* Exercise material
********************
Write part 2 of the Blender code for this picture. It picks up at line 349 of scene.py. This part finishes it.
********************
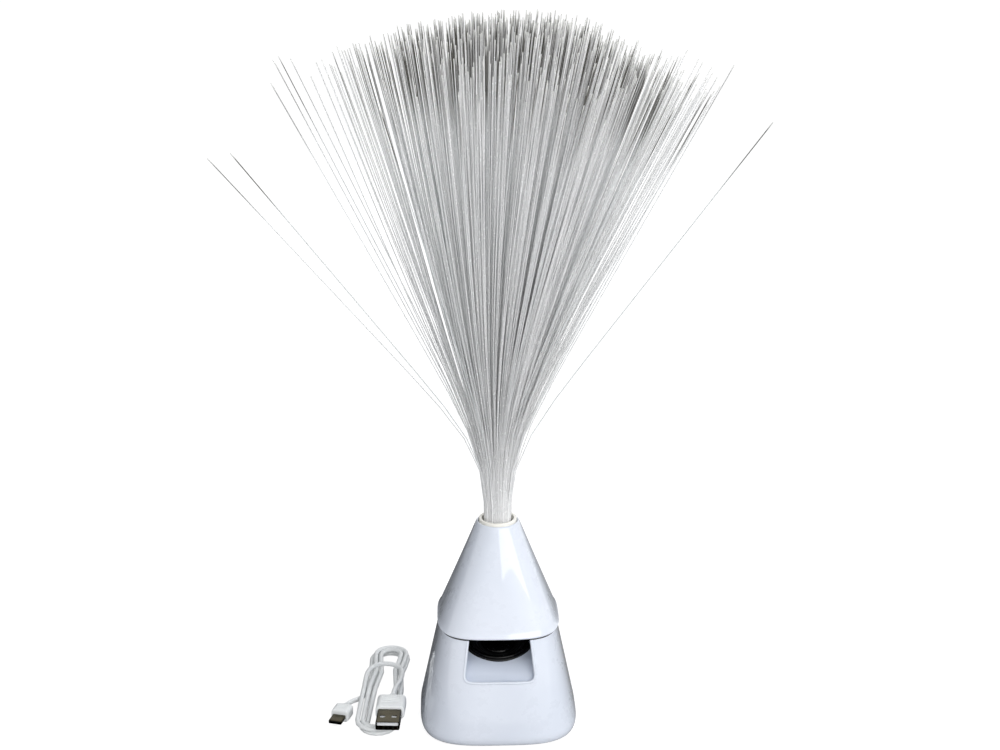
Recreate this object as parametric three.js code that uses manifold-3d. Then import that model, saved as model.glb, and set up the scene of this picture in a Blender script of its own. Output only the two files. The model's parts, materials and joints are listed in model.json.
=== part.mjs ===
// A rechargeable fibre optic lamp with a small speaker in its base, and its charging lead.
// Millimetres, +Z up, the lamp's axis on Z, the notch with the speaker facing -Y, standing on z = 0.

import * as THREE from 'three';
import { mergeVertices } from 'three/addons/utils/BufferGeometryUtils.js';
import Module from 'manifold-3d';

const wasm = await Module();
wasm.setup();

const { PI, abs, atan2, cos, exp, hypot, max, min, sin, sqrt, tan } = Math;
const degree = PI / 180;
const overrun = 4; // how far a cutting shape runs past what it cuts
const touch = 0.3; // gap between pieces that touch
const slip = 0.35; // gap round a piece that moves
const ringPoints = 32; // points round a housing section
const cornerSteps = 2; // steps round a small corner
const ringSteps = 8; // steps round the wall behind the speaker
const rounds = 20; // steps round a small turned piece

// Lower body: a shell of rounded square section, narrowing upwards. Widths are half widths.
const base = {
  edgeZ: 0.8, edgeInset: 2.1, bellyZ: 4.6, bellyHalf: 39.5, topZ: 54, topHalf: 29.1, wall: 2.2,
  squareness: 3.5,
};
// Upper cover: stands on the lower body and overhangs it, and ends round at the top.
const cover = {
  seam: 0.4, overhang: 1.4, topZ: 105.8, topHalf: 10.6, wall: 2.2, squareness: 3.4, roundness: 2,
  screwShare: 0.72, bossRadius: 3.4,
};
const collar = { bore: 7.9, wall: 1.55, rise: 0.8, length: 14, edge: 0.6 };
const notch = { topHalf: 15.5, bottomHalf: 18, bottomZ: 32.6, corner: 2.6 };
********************
* What to do
Transcribe word for word the lines from the one holding "Recreate this object" through the one holding "wasm.setup();". Include both, and add nothing.

* Result of this task
Recreate this object as parametric three.js code that uses manifold-3d. Then import that model, saved as model.glb, and set up the scene of this picture in a Blender script of its own. Output only the two files. The model's parts, materials and joints are listed in model.json.
=== part.mjs ===
// A rechargeable fibre optic lamp with a small speaker in its base, and its charging lead.
// Millimetres, +Z up, the lamp's axis on Z, the notch with the speaker facing -Y, standing on z = 0.

import * as THREE from 'three';
import { mergeVertices } from 'three/addons/utils/BufferGeometryUtils.js';
import Module from 'manifold-3d';

const wasm = await Module();
wasm.setup();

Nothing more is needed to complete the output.